7. The Thin Red Line (1998)
İkinci Dünya Savaşı sırasında Guadalcanal’da savaşan bir grup Amerikalı erkeğin değişmelerinin, acı çekmelerinin ve kendileriyle ilgili önemli keşifler yapmalarının öyküsü...
Film Pasifik adalarında Japonların ilerlemelerini durduracak olan savaşta anahtar görevi görmüş çatışmalardan birini arka planına almış. Ama öykü, bunun ötesinde, hayatta kalmak için savaşan, korkunç stres altındaki insanların aralarında gelişen güçlü bağların arasında dolaşıyor. Yönetmen Terrence Malick’den, aynı dönemde gösterime girmiş kahramanlık güzellemesi Saving Privite Ryan’a zarif bir yanıt.

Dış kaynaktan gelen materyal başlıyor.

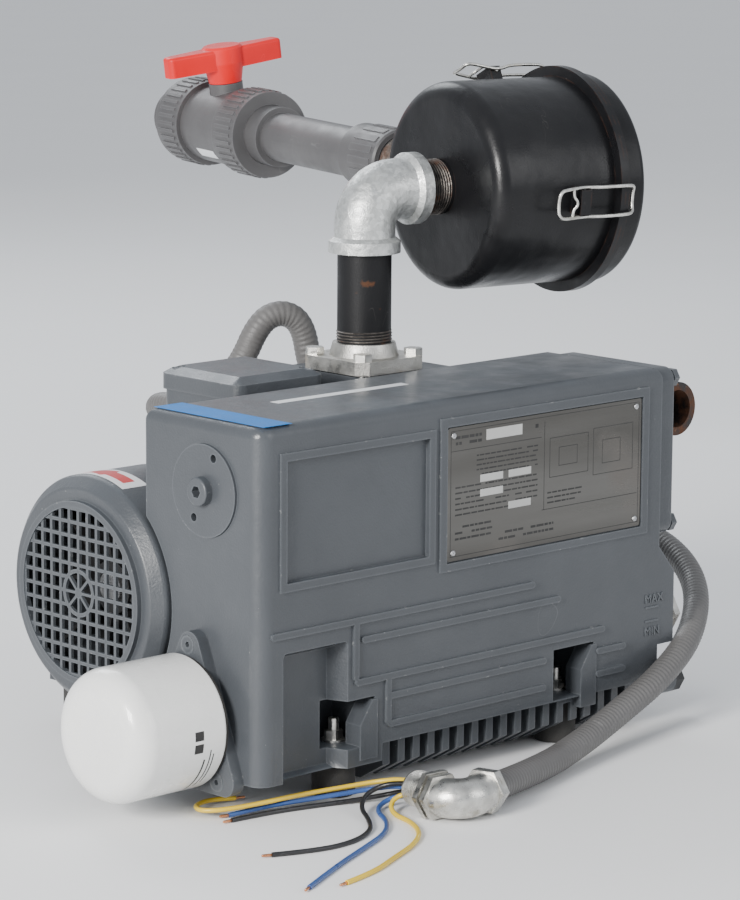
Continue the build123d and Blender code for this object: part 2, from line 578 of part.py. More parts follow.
HALF_CLIP = 11.5
for number, angle in enumerate(LATCH_ANGLES, start=1):
    profile = [(PIVOT_RADIUS + 6, 117), (PIVOT_RADIUS, PIVOT_T), (93, PIVOT_T + 8), (93, 190.6), (88, 190.6)]
    right = [latch_point(angle, radius, t, HALF_CLIP) for radius, t in profile]
    left = [latch_point(angle, radius, t, -HALF_CLIP) for radius, t in reversed(profile)]
    with BuildPart() as latch:
        wire_frame(right + left, WIRE_CLIP_RADIUS)
        wire_frame([right[1], left[3]], WIRE_CLIP_RADIUS, closed=False)
    save(latch, f"latch_{number}")

with BuildPart() as spout_nipple:
    ring(on_spout(76), PIPE_RADIUS, PIPE_BORE, 84)
save(spout_nipple, "spout_nipple")

# ---------------------------------------------------------------- plastic inlet line and ball valve
ADAPTER_S, ADAPTER_LENGTH = 134, 57
with BuildPart() as pvc_adapter:
    rod(on_spout(ADAPTER_S), 26.5, ADAPTER_LENGTH)
    chamfer(pvc_adapter.edges().filter_by(GeomType.CIRCLE), 1.5)
    with BuildSketch(on_spout(ADAPTER_S + 6)) as flutes:
        with PolarLocations(26.5, 16):
            Rectangle(1.6, 6)
    extrude(flutes.sketch, amount=ADAPTER_LENGTH - 24)
    rod(on_spout(ADAPTER_S - 1), SOCKET_RADIUS, ADAPTER_LENGTH + 2, Mode.SUBTRACT)
save(pvc_adapter, "pvc_adapter")

with BuildPart() as pvc_pipe:
    ring(on_spout(170), PIPE_RADIUS, 18, 174)
save(pvc_pipe, "pvc_pipe")

NUT_RADIUS, NUT_LENGTH, THREAD_RADIUS = 37.5, 38, 31
NUT_STARTS, NUT_LIPS = (348, 450), (348, 482)
with BuildPart() as valve_end_sockets:
    for start, end, flange in ((328, 360, 354), (476, 513, 476)):
        rod(on_spout(start), 26, end - start)
        rod(on_spout(flange), THREAD_RADIUS, 6)
    rod(on_spout(327), SOCKET_RADIUS, 17, Mode.SUBTRACT)
    rod(on_spout(482), SOCKET_RADIUS, 32, Mode.SUBTRACT)
    rod(on_spout(327), 18, 187, Mode.SUBTRACT)
save(valve_end_sockets, "valve_end_sockets")

with BuildPart() as union_nuts:
    for start, lip in zip(NUT_STARTS, NUT_LIPS):
        rod(on_spout(start), NUT_RADIUS, NUT_LENGTH)
        with BuildSketch(on_spout(start + 6)) as ribs:
            with PolarLocations(NUT_RADIUS, 36):
                Rectangle(2.4, 3)
        extrude(ribs.sketch, amount=NUT_LENGTH - 12)
        threads = start if lip != start else start + 6
        rod(on_spout(threads), THREAD_RADIUS + 0.3, NUT_LENGTH - 6, Mode.SUBTRACT)
        rod(on_spout(start - 1), 26.3, NUT_LENGTH + 2, Mode.SUBTRACT)
save(union_nuts, "union_nuts")

BALL_RADIUS, STEM_RADIUS, STEM_BASE, NECK_TOP = 25, 6.2, 22, 40
HANDLE_LENGTH, HANDLE_HEIGHT, HANDLE_LOW = 113, 18, 53
valve_centre = spout_start + spout * VALVE_S
roll = math.radians(VALVE_ROLL)
sideways_level = spout.cross(Vector(0, 0, 1)).normalized()
upright_line = sideways_level.cross(spout)
stem_line = upright_line * math.cos(roll) - sideways_level * math.sin(roll)


def on_stem(height):
    """A plane across the valve stem, with local x along the pipe."""
    return Plane(origin=valve_centre + stem_line * height, x_dir=spout, z_dir=stem_line)


with BuildPart() as valve_body:
    rod(on_spout(360), THREAD_RADIUS, 116)
    rod(on_spout(386.3), 33.5, 63.4)
    rod(on_stem(10), 15, NECK_TOP - 10)
    rod(on_spout(359), 18.3, 118, Mode.SUBTRACT)
    with Locations(valve_centre):
        Sphere(BALL_RADIUS + CLEAR, mode=Mode.SUBTRACT)
    rod(on_stem(10), STEM_RADIUS + RUNNING_GAP, 50, Mode.SUBTRACT)
save(valve_body, "valve_body")

with BuildPart() as valve_ball:
    with Locations(valve_centre):
        Sphere(BALL_RADIUS)
    rod(on_stem(STEM_BASE), 20, 10, Mode.SUBTRACT)
    bore = Plane(origin=valve_centre, z_dir=stem_line.cross(spout))
    rod(bore.offset(-30), 16, 60, Mode.SUBTRACT)
save(valve_ball, "valve_ball")

with BuildPart() as valve_handle:
    tip, waist = (8, HANDLE_LENGTH / 2), (12, 16)
    outline = [tip, waist, (waist[0], -waist[1]), (tip[0], -tip[1])]
    outline += [(-x, y) for x, y in reversed(outline)]
    with BuildSketch(on_stem(HANDLE_LOW)) as bar:
        Polygon(*outline, align=None)
        fillet(bar.vertices(), 5)
    extrude(bar.sketch, amount=HANDLE_HEIGHT)
    fillet(valve_handle.faces().sort_by(Axis(valve_centre, stem_line))[-1].edges(), 3)
    hub_top = HANDLE_LOW + HANDLE_HEIGHT + 2
    turned(on_stem(0), [(0, NECK_TOP + 0.5), (14.5, NECK_TOP + 0.5), (18, HANDLE_LOW + 5), (18, hub_top - 2),
                        (16, hub_top), (0, hub_top)])
    rod(on_stem(STEM_BASE), STEM_RADIUS, 20)
save(valve_handle, "valve_handle")

# ---------------------------------------------------------------- electrical conduit and its wires
GLAND_Y = 230


def route_radii(route):
    """The largest arc at each corner of a cord: 0.45 of its shorter run over tan(half the turn)."""
    radii = []
    for before, corner, after in zip(route, route[1:], route[2:]):
        arriving, leaving = corner - before, after - corner
        half_turn = math.radians(arriving.get_angle(leaving)) / 2
        radii.append(0.45 * min(arriving.length, leaving.length) / math.tan(half_turn))
    return radii


def cord(name, route, radius):
    """A tube along a free cord's route, whose volume is compared with its section times its length."""
    points = [at(*point) for point in route]
    radii = route_radii(points)
    with BuildLine() as path:
        FilletPolyline(*points, radius=radii)
    with BuildPart() as tube:
        with BuildSketch(Plane(origin=path.line @ 0, z_dir=path.line % 0)):
            Circle(radius)
        sweep(path=path.line)
    save(tube, name)
    length = sum(edge.length for edge in path.edges())
    share = tube.part.volume / (math.pi * radius**2 * length)
    print(name, "length", round(length), "volume share", round(share, 3),
          "radii", [round(value) for value in radii])


CONDUIT_ROUTE = [
    (150, 252, 226), (150, 288, 226), (178, 320, 212), (222, 322, 208), (257, 313, 240), (272, 306, 277),
    (289, 297, 285), (304, 289, 274), (309, 286, 238), (325, 284, 204), (366, 282, 168), (416, 268, 138),
    (468, 238, 114), (512, 198, 102), (536, 146, 99), (537, 92, 88), (514, 42, 66), (459, 0, 40),
    (400, -19, 19), (346, -27, 3), (288, -41, -9), (224, -60, -14), (145, -84.5, -9),
]
cord("conduit", CONDUIT_ROUTE, CONDUIT_RADIUS)

with BuildPart() as conduit_box_connector:
    behind = Plane(origin=at(150, GLAND_Y, 226), x_dir=(1, 0, 0), z_dir=(0, 1, 0))
    rod(behind.offset(-7), 10.3, 8)
    hexagon(behind, 30, 8)
    rod(behind.offset(8), 14, 14)
save(conduit_box_connector, "conduit_box_connector")

fitting = at(104, -97, -9)
conduit_end = at(*CONDUIT_ROUTE[-1])
end_line = (conduit_end - at(*CONDUIT_ROUTE[-2])).normalized()
mouth_line = Vector(math.cos(math.radians(84)), math.sin(math.radians(84)), 0)
def across_level(origin, direction):
    """A plane across a nearly level direction, with local x level, so that hexagons lie flat."""
    return Plane(origin=origin, x_dir=Vector(0, 0, 1).cross(direction), z_dir=direction)


with BuildPart() as conduit_end_fitting:
    swept([conduit_end + end_line * 6, fitting, fitting + mouth_line * 26], [14.5], 14.5)
    hexagon(across_level(conduit_end, end_line), 30, 10)
    mouth = across_level(fitting, mouth_line)
    hexagon(mouth.offset(20), 31, 5)
    hexagon(mouth.offset(27), 33, 5)
    ring(mouth.offset(25), 12.6, 10, 27)
save(conduit_end_fitting, "conduit_end_fitting")

WIRE_ROUTES = {
    "long_wire_yellow": [(112, -57, -5), (113, -32, -6), (106, -10, -11), (84, 4, -14.5), (50, 12, -15),
                         (18, 20, -17.5), (-10, 31, -19.5), (-20, 44, -20.5), (-12, 57, -20.5),
                         (8, 62, -21), (26, 56, -22.3)],
    "long_wire_blue": [(107, -57, -8), (108, -32, -10), (98, -10, -15.5), (72, 4, -18.5), (42, 15, -20),
                       (22, 24, -22), (-3, 30, -24.2)],
    "long_wire_black": [(112, -57, -11), (113, -34, -14), (106, -14, -21), (82, 0, -24.2), (52, 9, -24.2),
                        (22, 16, -24.2), (-10, 19, -24.2)],
    "short_wire_yellow": [(105, -57, -12), (104, -40, -13), (95, -35, -19), (86, -46, -24.2),
                          (82, -70, -24.2), (67, -95, -24.2), (42, -113, -24.2), (11, -126, -24.2),
                          (-22, -141, -24.2), (-52, -146, -24.2)],
    "short_wire_blue": [(109, -57, -13.5), (107, -34, -16), (96, -25, -22), (82, -34, -24.2),
                        (71, -57, -24.2), (48, -79, -24.2), (12, -95, -24.2), (-30, -113, -24.2),
                        (-78, -137, -24.2)],
    "short_wire_black": [(105.5, -57, -4.5), (104, -32, -6), (89, -17, -14), (73, -26, -21), (62, -48, -24.2),
                         (44, -68, -24.2), (17, -79, -24.2), (-14, -78, -24.2), (-46, -64, -24.2)],
}
for wire_name, wire_route in WIRE_ROUTES.items():
    cord(wire_name, wire_route, WIRE_RADIUS)
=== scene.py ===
"""Looks of the rotary vane vacuum pump: camera, cords, materials, small pieces, floor and light.

Metres, in the row frame: +Z up, +X along the shaft towards the exhaust end, +Y towards the motor.
Places are in millimetres from the oil box's lower front left corner, as in the part's source.
"""
import json
import math
import random

import bpy
from mathutils import Matrix, Vector


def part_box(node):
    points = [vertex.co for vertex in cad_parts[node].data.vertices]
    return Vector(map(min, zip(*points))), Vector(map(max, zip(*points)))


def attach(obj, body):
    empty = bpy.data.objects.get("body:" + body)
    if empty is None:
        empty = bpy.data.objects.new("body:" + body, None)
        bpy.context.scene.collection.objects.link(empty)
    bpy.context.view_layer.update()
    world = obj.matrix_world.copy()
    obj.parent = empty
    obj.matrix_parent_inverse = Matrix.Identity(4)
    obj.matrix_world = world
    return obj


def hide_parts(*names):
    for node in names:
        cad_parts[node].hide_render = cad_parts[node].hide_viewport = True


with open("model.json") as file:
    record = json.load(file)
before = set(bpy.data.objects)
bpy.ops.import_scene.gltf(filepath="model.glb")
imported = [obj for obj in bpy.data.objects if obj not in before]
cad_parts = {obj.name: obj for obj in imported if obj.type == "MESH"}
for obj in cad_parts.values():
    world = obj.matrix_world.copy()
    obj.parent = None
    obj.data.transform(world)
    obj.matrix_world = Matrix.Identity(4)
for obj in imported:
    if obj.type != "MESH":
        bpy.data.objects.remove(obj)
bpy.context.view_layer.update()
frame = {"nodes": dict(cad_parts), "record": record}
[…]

8. Born on the Fourth of July (1989)
Muhafazakâr Amerika vatanseveri Ron Kovic ülkesi için ölmeyi göze almış bir gençtir. Bu uğurda, yaşıtları gençliklerini yaşarken, o donanmaya katılmış ve Vietnam savaşına gitmiştir.
Oliver Stone’un Vietnam’a ‘sol’dan bir bakış attığı ‘Doğum Günü Dört Temmuz’, sağcı bir gencin savaşa gitmesini ve gerçeklerle yüzyüze gelmesini anlatıyor. Tom Cruise filmdeki rolüyle Oscar adayı olmuş ve unutulmaz bir performans sergilemişti.